Responsabilidade civil profissional
Antonio P. Mendonça *
Este tema, curiosamente, espanta boa parte dos profissionais liberais brasileiros. Há mais de vinte anos eu me bato por apólices de seguros de responsabilidade civil para profissionais liberais em geral e até hoje as resistências ao assunto são bastante fortes. O argumento mais usado e que mostra profundo desconhecimento do tema é de que as seguradoras querem empurrar este seguro goela abaixo dos profissionais para ganharem mais dinheiro.
Como se não houvesse ações e mais ações condenando profissionais liberais por erro no exercício da profissão. Ou, o que é mais radical, como se o profissional liberal não estivesse sujeito a falhar e causar prejuízo para um cliente.
O dano mais comum, ou pelo menos o que aparece com mais freqüência na mídia, é o erro médico. Por variar desde um pequeno dano estético até a morte do paciente, o erro médico chama atenção e ganha destaque, o que não ocorre com o dano causado por um advogado, ainda que os prejuízos possam ser tão grandes ou até maiores do que o conseqüente da falha médica.
Para mostrar a importância de um seguro de responsabilidade civil profissional para um advogado, basta colocar uma questão muito simples: qual a chance de um advogado perder um prazo ou uma audiência, em função do caos em que se transformou o trânsito em São Paulo? Acontecendo isso, qual a chance do prejuízo do cliente poder ser bastante elevado, a ponto de comprometer o patrimônio do profissional em função da sua obrigação em indenizá-lo? É importante lembrar que não são apenas os grandes escritórios que trabalham com milhares de processos concomitantes. Esses processos geram publicações, intimações e providências de todas as ordens, umas mais delicadas, outras menos, mas quase todas, se não forem realizadas corretamente, são capazes de causar prejuízos irreversíveis para a parte cujo advogado, por uma falha, deixar de cumprir a sua tarefa.
Na correria do mundo moderno, quantos prazos são deixados para o último dia, muitas vezes porque é nele que o cliente manda os documentos necessários ou presta as informações indispensáveis para instruir a peça? E se nesse dia o caminho para o fórum for exatamente o nó do congestionamento e o advogado por causa dele não conseguir protocolar sua peça? Quem responde pelo processo perdido pela perda do prazo para contestar ou apelar? Todo processo envolve em determinado valor econômico. Vale dizer, a perda de um processo representa uma perda econômica para uma das partes. A advocacia não é uma atividade de resultado. Na medida em que qualquer das partes pode vencer o processo, por mais direito que a outra imagine que tenha, não há como um advogado garantir o sucesso da sua tese e a vitória do cliente. Faz parte do jogo e todo mundo sabe que é assim. Mas, se a derrota nos autos está diretamente vinculada a ação ou omissão culposa do profissional encarregado do caso, por força do Código Civil, ele é obrigado a ressarcir o seu cliente.

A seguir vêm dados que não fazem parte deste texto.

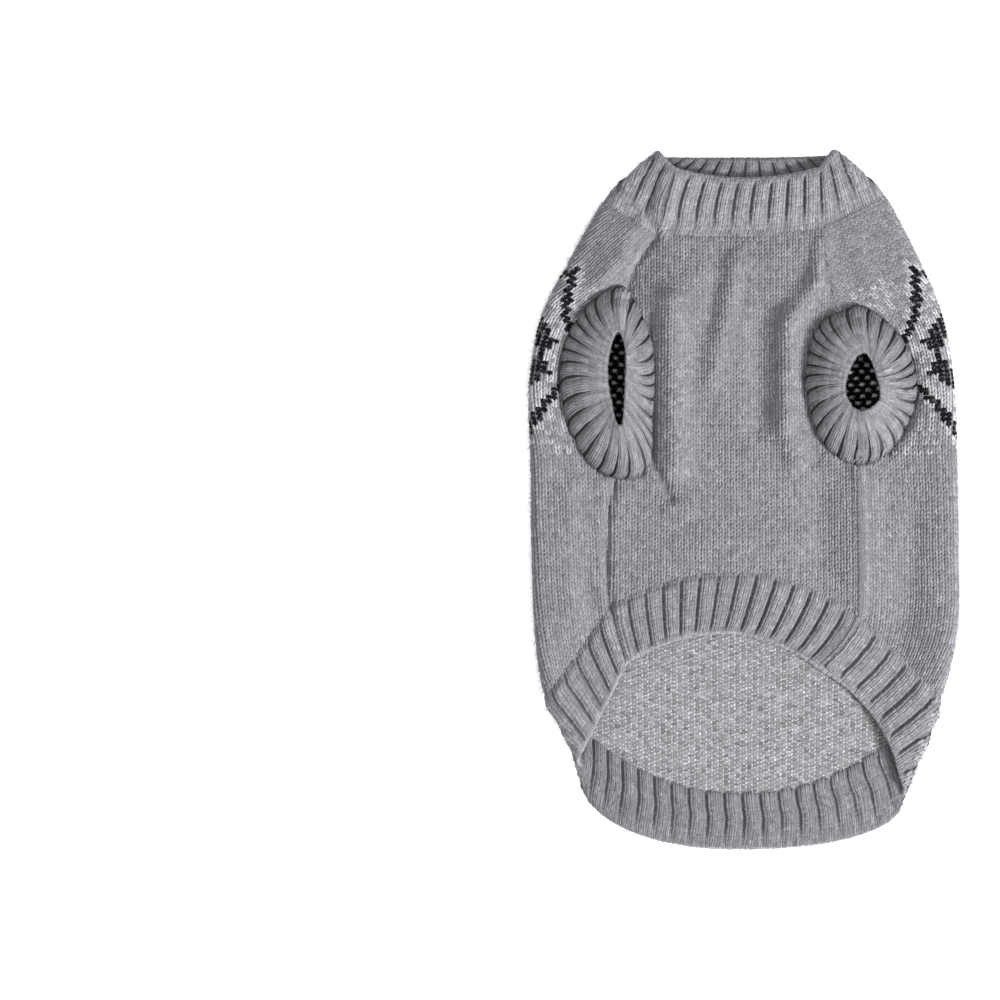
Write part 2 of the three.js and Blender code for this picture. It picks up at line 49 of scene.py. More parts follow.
# Cloth, folds and layers, as in the solids
WALL = 2.4
FOLD_RADIUS = 3.1
LAYER_GAP = 0.6
FOLD_REACH = 16.0
NECK_GAPE = 1.1
HEM_GAPE = 1.0
CUFF_RISE = 9.5
RIB_HEIGHT = 1.9
LOW_MID = WALL / 2
TOP_MID = LOW_MID + WALL + LAYER_GAP
FOLD_TOP = LOW_MID + 2 * FOLD_RADIUS
FOLD_DEPTH = FOLD_RADIUS + WALL / 2

# The shell is thinner than the wall, so that the yarn on it comes to the wall's face
SHELL_HALF = 0.55
YARN_HEIGHT = 0.72
PANEL_YARN = YARN_HEIGHT * 0.9
UNDER_YARN = 0.54
RIB_YARN = YARN_HEIGHT * 0.62
GROOVE_YARN = YARN_HEIGHT * 0.6
FLOOR_CLEARANCE = 0.02

# Gauge of the knit: the height of a course, and the width of a wale at heights of the back
ROW_HEIGHT = 2.06
WALE_HEIGHTS = (-150, -60, 21, 64, 108, 146)
WALE_WIDTHS = (2.85, 2.92, 2.91, 2.80, 2.68, 2.5)

# Ribs on the left flank, left fold, back, right fold and right flank, and on the belly
NECK_BACK_RIBS = (3, 1, 12, 1, 3)
NECK_BELLY_RIBS = 9
HEM_BACK_RIBS = (5, 1, 24, 1, 5)
HEM_BELLY_RIBS = 14
CUFF_RIBS = 26

# The back's curve turns into an arc at the hem and flares there, up to a margin at its ends
ARC_POWER = 2.2
HEM_FLARE = 4.0
FLARE_MARGIN = 0.12

# Points along the runs of a ring, steps round a fold, and steps between a loop's places
FLANK_POINTS = 25
BACK_POINTS = 121
BELLY_POINTS = 61
FOLD_STEPS = 16
LOOP_STEPS = 60
# How far, in rings, a panel or rib ends from the border between them
EDGE_BACK = 0.012

# Rings from the collar's edge to the hem's edge: side folds, side seams, middle of the belly
# and of the back, then how flat the back's curve is and how far it is an arc, how far the
# flanks swell and how far the folds slant.
RING_NAMES = (
    "fold_lx", "fold_ly", "seam_lx", "seam_ly", "belly", "seam_rx", "seam_ry",
    "fold_rx", "fold_ry", "back", "bow", "round", "bulge_l", "bulge_r", "skew",
)
RINGS = np.array([
    (-44, 173.5, -35.5, 164.0, 159, 38.5, 164.5, 46, 174.3, 169.5, 2, 0, 0, 0, 0),
    (-57.5, 162.5, -40, 148.5, 145.5, 38.8, 151, 58, 164.5, 158, 2, 0, 0, 0, 0),
    (-70.5, 149, -44, 131.5, 131.5, 39, 136, 70.5, 152, 146, 2, 0, 0, 0, 0),
    (-87.5, 119.5, -55.5, 113.5, 104.5, 41.5, 114.5, 88, 119.5, 109.5, 2.2, 0, 0, 0, 0),
    (-101.5, 92, -60, 88.5, 79.5, 48, 87, 99.5, 92, 77, 2.2, 0, 0, 0, 0),
    (-107.8, 57, -63, 57, 52, 57.5, 55.5, 105.6, 57, 44.5, 2.2, 0, 0, 0, 0),
    (-107, 19.5, -62.5, 20.5, 24.5, 57.5, 22, 107, 19.5, 9.5, 2.2, 0, 0, 0, 0),
    (-106.5, -20.5, -68, -10.5, 0.5, 59, -10.5, 107.65, -20.5, -38, 2.2, 0, 0, 0, 0),
    (-105, -65.5, -68.5, -34.5, -19.5, 59.5, -38, 107.2, -65.5, -95.5, 2.2, 0, 1, 1, 1),
    (-100, -99.5, -66.5, -53, -36.5, 58, -59, 99, -101, -147.5, 2.2, 0, 0, 1, 6),
    (-92, -114, -63.5, -67, -51, 49.5, -73.5, 92.5, -120.5, -161.5, 2.2, 0.5, 0, 5, 8),
    (-84, -132.5, -59, -81, -66, 39, -84.5, 81.2, -147, -174.3, 2.2, 1, 0, 8, 10),
], dtype=float)
COLLAR_BORDER = 2
HEM_BORDER = 9
LAST_RING = len(RINGS) - 1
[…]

Será que é justo um erro absolutamente humano, ainda que indesculpável, comprometer o patrimônio de um profissional? Será que é justo ele ter de entregar a recompensa de uma vida de trabalho, construída muitas vezes em condições dificílimas, em função de ser obrigado a ressarcir um cliente pelos danos sofridos pela perda de um prazo? O seguro de responsabilidade civil profissional existe para isso. Para proteger o profissional liberal de eventuais perdas decorrentes dos prejuízos que possa causar a terceiros em função de erro no exercício de sua profissão.
Nos países desenvolvidos é inimaginável um profissional liberal atuar sem a proteção de uma apólice de seguros. E essas apólices são acionadas regularmente para fazer frente a sinistros dessa natureza.
Isso acontece de forma discreta, invariavelmente, num acordo que repare os danos, sem chamar atenção. Então, por que não adotá-las aqui? Será que o profissional liberal brasileiro é melhor ou diferente dos outros?